Дмитрий Петрович выехал из Москвы в белых брюках и через два с половиной месяца в таких же белых вернулся. Как это ему удалось, осталось загадкой. Ибо и крутил баранку он, и толкал увязшие машины, и копался в барахливших механизмах наравне со всеми. Одни утверждали, что Великанов предусмотрительно прихватил из дому 10 пар одинаковых брюк и припрятал их в багаже среди запчастей и инструмента. Другие предполагали, что он регулярно стирает и гладит свои брюки по ночам втайне от всех. Третьи были уверены, что в каждом крупном населенном пункте на маршруте чистюля испытатель покупает себе новые.
Из заднего кармана великановских брюк всегда торчала сложенная вдвое школьная тетрадка, в которую он постоянно что-то записывал простым остро отточенным карандашом. Судя по цвету обложек, тетрадки менялись ежедневно, а то и дважды в день. Этих тетрадей из Москвы Великанов вез целую картонную коробку, довольно большую. А исписанные складывал в другое место, о котором никто не знал. Когда колонна вошла в бескрайние и безлюдные просторы азиатских пустынь, каждый кубический дециметр пространства в машинах стал особенно дорог. Ибо приходилось везти с собой все — начиная от запасных баллонов, кончая питьевой водой, которой постоянно не хватало. И кто-то, случайно или нарочно, на одной из стоянок «забыл» на две трети заполненный ящик с тетрадями. Два дня задний карман великановских брюк был пуст, но на третий в нем снова появилась тетрадка. А коробки с тетрадками, правда меньшие, чем утраченная, оказались уже не в одной, а в четырех машинах. Кто-то предположил, что за тетрадями, оставленными на стоянке, сгонял на верблюде один из местных абреков, которому Дима подарил за это пару своих белых брюк. Другой же стал спорить, что ездил абрек за тетрадями вовсе не на стоянку их автокаравана, а в школу ближайшего аула, откуда и вытащил их без труда, поскольку школа летом не работает.

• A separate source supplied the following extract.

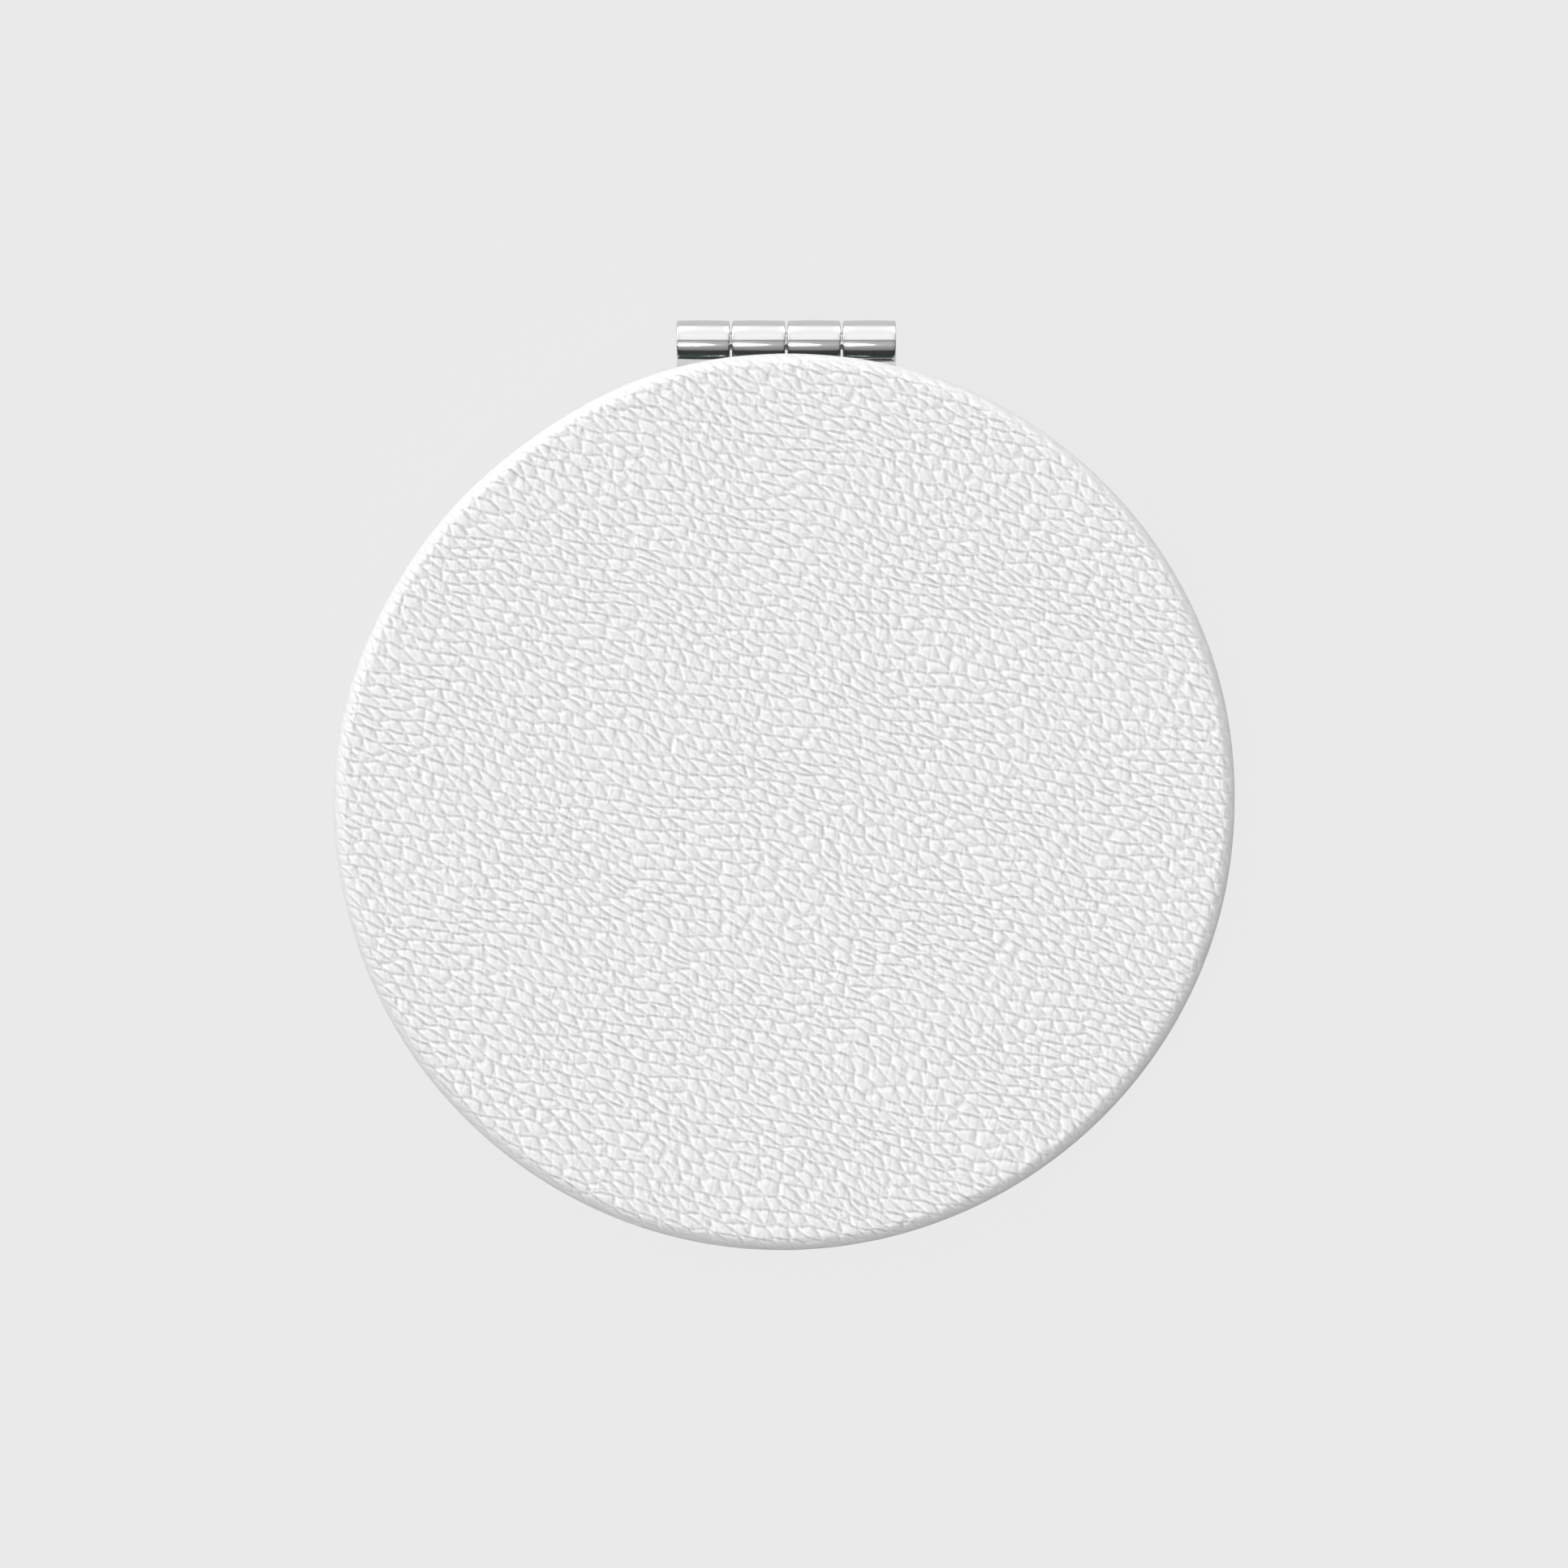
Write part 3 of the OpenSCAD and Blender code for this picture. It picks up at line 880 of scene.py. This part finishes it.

На левой руке инженера-испытателя Димы красовались великолепные швейцарские часы-хронометр в основательных размеров позолоченном корпусе. Многие оценивали этот факт как явный признак пижонства, но другие обращали внимание на то, что хронометр имел отличный секундомер и на кнопки его Великанов нажимал очень часто в промежутках между записями в тетради. Даже спал он ночью не снимая этих часов, несмотря на уговоры некоторых о том, что без хронометра на руке сон его будет более крепким.
И в каждом крупном населенном пункте, особенно в областных центрах, норовил Великанов отколоться от основной группы. Происходило это в основном во время банкетов, которых состоялось, по подсчетам одного из участников, 98. Появлялся обычно часа через два-три и обязательно с большой кипой бумаг, часто с целыми портфелями в руках. При возвращении в Москву открытая легковушка «ГАЗ-А», за рулем которой сидел Великанов, оказалась нагруженной такими бумагами почти доверху.